This was not his only mountaineering experience. Some weeks later he ascended Mount Alagos – that is, the Motley Mount, from its various colours. It is 13,480 feet above the sea, or about 3000 feet lower than Ararat.

"We started with some Kurdish guides to the mountain, and after a good deal of delay got to the place where the only path to the summit commences. Here we were obliged to dismount and take to our legs. After about two hours and a half we got to the summit, and were extremely glad of it, for although it is not to be compared to Mount Ararat, it is still rather difficult. Trusting to my Ararat experience, I thought of descending in the snow, and started. I was much astonished at finding the slope far steeper than I expected, and consequently went down like a shot, and reached the bottom one hour and a half before the others. A Russian doctor tried it after me, and in trying to change his direction was turned round, and went to the bottom sometimes head foremost. He was not a bit hurt. There was no danger, as we had only to keep ourselves straight. My trousers are the only sufferers! I was the first up. None of the Russians succeeded!"

With one more quotation, Gordon's description of Etchmiazin, the celebrated monastery where the Armenian Catholicos resides, the extracts from these early letters may be concluded: —

"We passed through the oldest of the Armenian churches and monasteries, a place called Etchmiazin. It professes to be 1500 years old, and certainly has the appearance of great antiquity; it was existing during the time of the ruined city of Ani, and is built in a similar style. The relics there are greatly esteemed. People make pilgrimages to this monastery from all parts. There is, firstly, an arm of St Gregory, which is enclosed in a gold case covered with precious stones; next the piece of the ark, which is necessarily of great antiquity; a piece of the cross and of the spear, and a finger-nail of St Peter complete the relics. All these are enveloped in gold cases, and richly ornamented with every sort of precious stones. The monastery owns ten villages and a great deal of land. The monks gave us a grand dinner, and their feeding certainly was not bad. The monks' council chamber was splendidly got up, all the ceiling being carved and gilded."

The concluding stages of the delimitation work were rapidly concluded, and before the end of September 1857 Colonel Simmons and his staff had returned to Constantinople. The illness of all the English officers except Gordon detained them some weeks in the Turkish capital, and he wrote home that his surveying duties had been superseded by those of sick nurse. But before the end of October he was back again in England, and met his father and the other members of his family after a still longer interval. While engaged on the frontier commission, his comrade in the trenches, Lieutenant William Christian Anderson, of his own Corps, had married one of his sisters, but, after a very short period of wedded happiness, he died suddenly. After his death a son was born who bore the same name, is now an officer in the Royal Artillery, and served on General Graham's staff at Souakim. Charles Gordon summed up his comrade's character in these words: —

"I am extremely distressed to hear of poor Willie Anderson's death, and every one who knew him will be so. He was a sterling good comrade and officer, greatly liked by both officers and men, and our Corps has sustained a great loss in him. I am so very sorry for poor dear – . It is such a sudden blow to her, and I am sure they must have been so happy together during their short married life."

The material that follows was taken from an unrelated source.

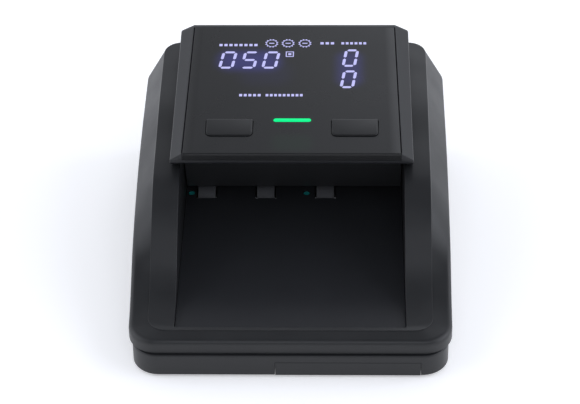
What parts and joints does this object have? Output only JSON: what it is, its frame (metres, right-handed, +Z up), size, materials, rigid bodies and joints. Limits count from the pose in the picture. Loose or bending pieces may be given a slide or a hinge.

Gordon, therefore, found a certain amount of gloom in the family circle during the Christmas of 1857, and as his desire to join the staff of the army was not immediately attainable, the orders he suddenly received in April 1858 to again proceed to the Caucasus, in consequence of a slight frontier dispute with Russia, were not altogether disagreeable to him as a return to that active work which he loved. For some reason, which was probably the wish to save a little money by economy in travelling, with the view of carrying out his generous plans towards others, he took his passage to Constantinople in a slow steamer from the Thames, touching at Havre. He described his fellow-passengers as not very select, but amusing, and the voyage as "a yachting excursion, time being apparently no object." He only remained ten days at Constantinople, and reached Redout Kaleh in the Caucasus on 3rd June, visiting Sebastopol on the way. He described it as still an utter ruin; "the grass had so overgrown the place where the camps stood that it was with difficulty I found my hut."

 

On 12th June Gordon joined his Russian colleague, Ogranovitch, at Ozurgeth; but the Turkish representative did not arrive for a month later, which interval Gordon employed in recording his impressions of Russian and Georgian society in the Caucasus: —

"I dined with the Governor-General, Prince Eristaw, who left the next day for Swaneti to overawe the subjects of the late Prince (he was shot at Kutais for stabbing Prince Gagarin, the predecessor of Prince Eristaw), who do not seem to have realised his death. The Prince takes two battalions of infantry and two guns nominally as an escort. There are some very pretty ladies at Kutais who dance their national dances capitally. They dance alone, and all the gentlemen beat time with their hands. I was surprised at seeing the ladies wear a sort of bracelet of black beads, to which they attached great value. I am sure they are nothing more than bog oak… I have since discovered they are cannel coal, not bog oak. The ladies are very pretty, but have not very cleanly habits in general; they prefer their nails tipped, and do not hesitate at taking a bone and gnawing it. They live in extremely dirty houses, or rather huts. They are generally all princesses, and the men all princes, who, however, do not hesitate to accept small donations. I am always in fear and trembling lest they should give me anything, as it is necessary to give in return. I, unfortunately, happened to notice a certain glass letterweight with the Queen on it, and observed that it was like Her Majesty. I was given it on the spot, and with deep regret had to part with my soda-water machine the next day. I admire nothing now, you may be sure. The servants of Prince Dimitri Gouriel have made a good thing out of my visit, for each time they bring anything – butter, fruit, etc. – orders are given that an equivalent be given them in money. My hands get quite sticky with shaking hands with so many princes, but I have hitherto borne up like a martyr under my trials. On being invited to the house of a prince, you would figure yourself invited to a palace; but it is not the case here, and you would find it out to your cost if you did not take something to eat in your pockets."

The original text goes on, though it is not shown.